By Jeff Prestridge for The Mail on Sunday

Published: 16:51 EDT, 2 October 2021 | Updated: 03:57 EDT, 3 October 2021










Fund management charges eat into investors’ returns. The higher they are, the bigger the hurdle the investment manager has to overcome in order to deliver positive outcomes for those that have entrusted their hard-earned money to them.

Sadly, some investment managers aren’t very good at hurdling – and don’t justify the fees they earn for nothing better than mediocre work.

In any other profession, they would have long been sacked, but it’s a fact of investment life that most investors don’t vote with their feet and take their money elsewhere. As a result, substandard investment performance doesn’t get punished like it should do.

Forward thinking: There are a few investment houses that realise their investors and shareholders deserve a better deal

Forward thinking: There are a few investment houses that realise their investors and shareholders deserve a better deal

Thankfully, there are a few investment houses – and a number of dynamic boards of investment trusts – that realise their investors and shareholders deserve a better deal.

Especially given the trying times we now all find ourselves in. Thank goodness, I say. We – consumers and industry – all need to share a little bit of the pain that is around.

Edinburgh-based investment house Baillie Gifford is leading the charge. In recent weeks, it has tickled down the annual charge it applies to investment fund UK Equity Alpha – from 0.55 per cent to 0.47 per cent.

It has also reconfigured the charges it takes from investment trust US Growth which means that as the fund’s net assets (that is, assets less any borrowings) grow beyond £1 billion, any amount above that figure will attract an annual charge of 0.5 per cent instead of 0.55 per cent. Baillie Gifford has enjoyed a rich vein of investment form in recent years on the back of its commitment to some of the world’s leading growth stocks.

Trusts such as Scottish Mortgage have delivered spectacular returns as a result – one and three-year returns of 42 per cent and 148 per cent. Indeed, with assets of £21billion, Scottish Mortgage is by far the country’s biggest investment trust and a constituent of the FTSE100 Index. Its annual charges are 0.3 per cent.

Baillie Gifford says it has chipped away at fund charges on more than 15 occasions since 2013. Its view, as expounded by marketing director James Budden, is that it wants to be ‘as competitive on fees as possible as they are the only element of investment returns which can be guaranteed’.

You could argue that Baillie Gifford should be even more generous over fund fees. Yet in reducing charges, it’s doing the right thing and its focus on value for money should be applauded.

It’s not alone – other investment houses such as JPMorgan have also chipped away.

But there’s a big chunk of the retail investment industry that has so far done the square root of nothing. Time for them to lower their hurdles.

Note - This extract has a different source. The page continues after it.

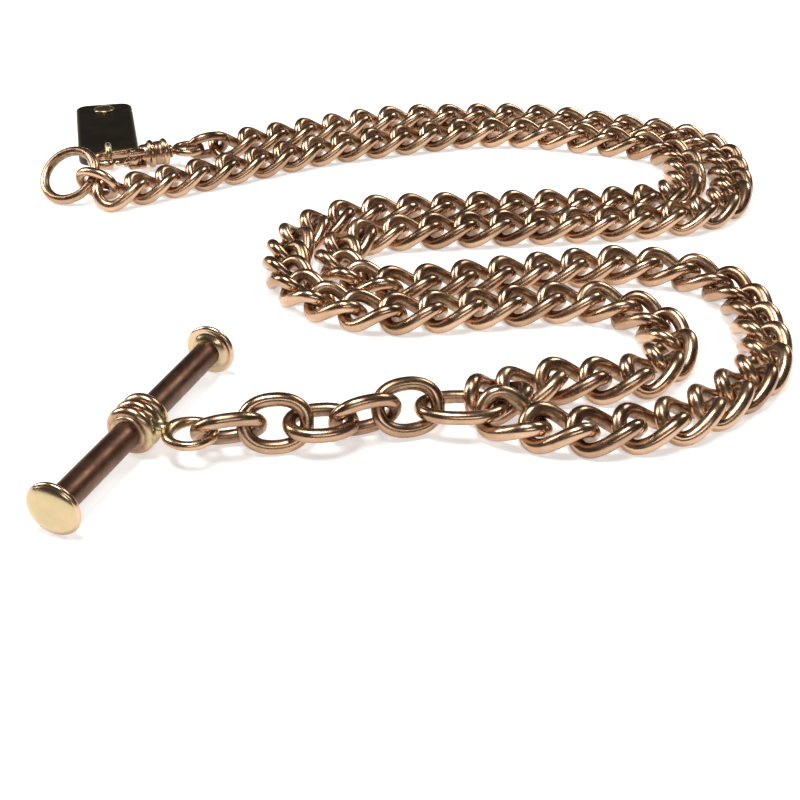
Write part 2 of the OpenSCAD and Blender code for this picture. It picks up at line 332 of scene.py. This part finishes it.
def material(name):
    """A new material: itself, its node tree and its shader."""
    mat = bpy.data.materials.new(name)
    mat.use_nodes = True
    tree = mat.node_tree
    tree.nodes.clear()
    out = tree.nodes.new("ShaderNodeOutputMaterial")
    shader = tree.nodes.new("ShaderNodeBsdfPrincipled")
    tree.links.new(shader.outputs[0], out.inputs[0])
    return mat, tree, shader


def noise(tree, scale, detail, rough=0.55, stretch=(1, 1, 1)):
    """Noise in the piece's own space; scale is in features per metre."""
    where = tree.nodes.new("ShaderNodeTexCoord")
    grow = tree.nodes.new("ShaderNodeMapping")
    grow.inputs["Scale"].default_value = stretch
    node = tree.nodes.new("ShaderNodeTexNoise")
    node.inputs["Scale"].default_value = scale
    node.inputs["Detail"].default_value = detail
    node.inputs["Roughness"].default_value = rough
    tree.links.new(where.outputs["Object"], grow.inputs["Vector"])
    tree.links.new(grow.outputs[0], node.inputs["Vector"])
    return node.outputs["Fac"]


def ramp(tree, value, low, high):
    """A colour that runs from one (place, colour) to another as value grows."""
    node = tree.nodes.new("ShaderNodeValToRGB")
    for element, (position, color) in zip(node.color_ramp.elements, (low, high)):
        element.position = position
        element.color = (*color, 1)
    tree.links.new(value, node.inputs[0])
    return node.outputs[0]


def math_node(tree, how, a, b):
    """A clamped sum or product of two sockets, or of a socket and a number."""
    node = tree.nodes.new("ShaderNodeMath")
    node.operation = how
    node.use_clamp = True
    for socket, value in zip(node.inputs, (a, b)):
        if isinstance(value, (int, float)):
            socket.default_value = value
        else:
            tree.links.new(value, socket)
    return node.outputs[0]


def plus(tree, a, b):
    """A clamped sum."""
    return math_node(tree, "ADD", a, b)


def times(tree, a, b):
    """A clamped product."""
    return math_node(tree, "MULTIPLY", a, b)


def span(tree, value, low, high, to_low, to_high):
    """The value brought from one range to another."""
    node = tree.nodes.new("ShaderNodeMapRange")
    for socket, number in zip(node.inputs[1:5], (low, high, to_low, to_high)):
        socket.default_value = number
    tree.links.new(value, node.inputs[0])
    return node.outputs[0]


def mix(tree, factor, a, b):
    """The colour a turned towards the fixed colour b by factor."""
    node = tree.nodes.new("ShaderNodeMix")
    node.data_type = "RGBA"
    sockets = {s.identifier: s for s in node.inputs}
    tree.links.new(factor, sockets["Factor_Float"])
    tree.links.new(a, sockets["A_Color"])
    sockets["B_Color"].default_value = (*b, 1)
    return next(s for s in node.outputs if s.identifier == "Result_Color")


def mark(tree, name):
    """One of the marks that Skin leaves on the vertices."""
    node = tree.nodes.new("ShaderNodeAttribute")
    node.attribute_name = name
    return node.outputs["Fac"]


def bump(tree, shader, height, strength, depth):
    """Relief on the surface, depth metres at most."""
    node = tree.nodes.new("ShaderNodeBump")
    node.inputs["Strength"].default_value = strength
    node.inputs["Distance"].default_value = depth
    tree.links.new(height, node.inputs["Height"])
    tree.links.new(node.outputs[0], shader.inputs["Normal"])


def worn_metal(name, light, deep, rough=(0.17, 0.33), shade_share=0.75):
    """Old polished metal: tint that wanders, solder and painted shade where marked, hair scratches and
    dings.
    """
    mat, tree, shader = material(name)
    wander = times(tree, noise(tree, TINT_PATCHES, 5), 0.75)
    tint = plus(tree, wander, times(tree, mark(tree, "tint"), 0.3))
    color = ramp(tree, tint, (0.38, deep), (0.66, light))
    solder = span(tree, noise(tree, SOLDER_PATCHES, 3), 0.35, 0.6, 0.45, 1.0)
    color = mix(tree, times(tree, mark(tree, "solder"), solder), color, GREEN_GOLD)
    # painted shade: near-black brown over the marked hollows and inner sides, broken into spots; it
    # also roughens them
    spots = span(tree, noise(tree, SHADE_SPOTS, 6, 0.65), 0.42, 0.68, 0.25, 1.0)
    dirt = times(tree, mark(tree, "hollow"), spots)
    color = mix(tree, times(tree, dirt, shade_share), color, PAINTED_SHADE_COLOR)
    tree.links.new(color, shader.inputs["Base Color"])
    shader.inputs["Metallic"].default_value = 1.0
    polish = span(tree, noise(tree, POLISH_PATCHES, 6, 0.6), 0.3, 0.7, *rough)
    tree.links.new(plus(tree, polish, times(tree, dirt, 0.22)), shader.inputs["Roughness"])
    hair = times(tree, noise(tree, METAL_HAIRS, 3, 0.7, (0.15, 1.0, 2.2)), 0.25)
    dings = times(tree, noise(tree, DINGS, 2), 0.75)
    bump(tree, shader, plus(tree, hair, dings), 0.16, 0.06 * MM)
    return mat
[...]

While regulator pontificates, empires have been and gone

While the regulator pontificates about helping its ‘staff work at pace,’ its investigation into the circumstances behind the sudden suspension of investment fund Woodford Equity Income in 2019 could not be any slower. It seems no further forward than it was 27 months ago.

Empires have been and gone in the time the Financial Conduct Authority has spent wondering what to do with those involved in this investment debacle.

Pace? Snail pace, more like. For investors who have lost money in Woodford, a little ray of light did shine last week when law firm Leigh Day said it had commenced court proceedings against Link, the company responsible for ensuring Woodford Equity Income adhered to all the rules (it didn’t).

Although the process will be drawn out – the case might not be heard in court before 2024 – Leigh Day is at least providing investors with the hope of future compensation. Something (hope) the regulator has so far spectacularly failed to offer.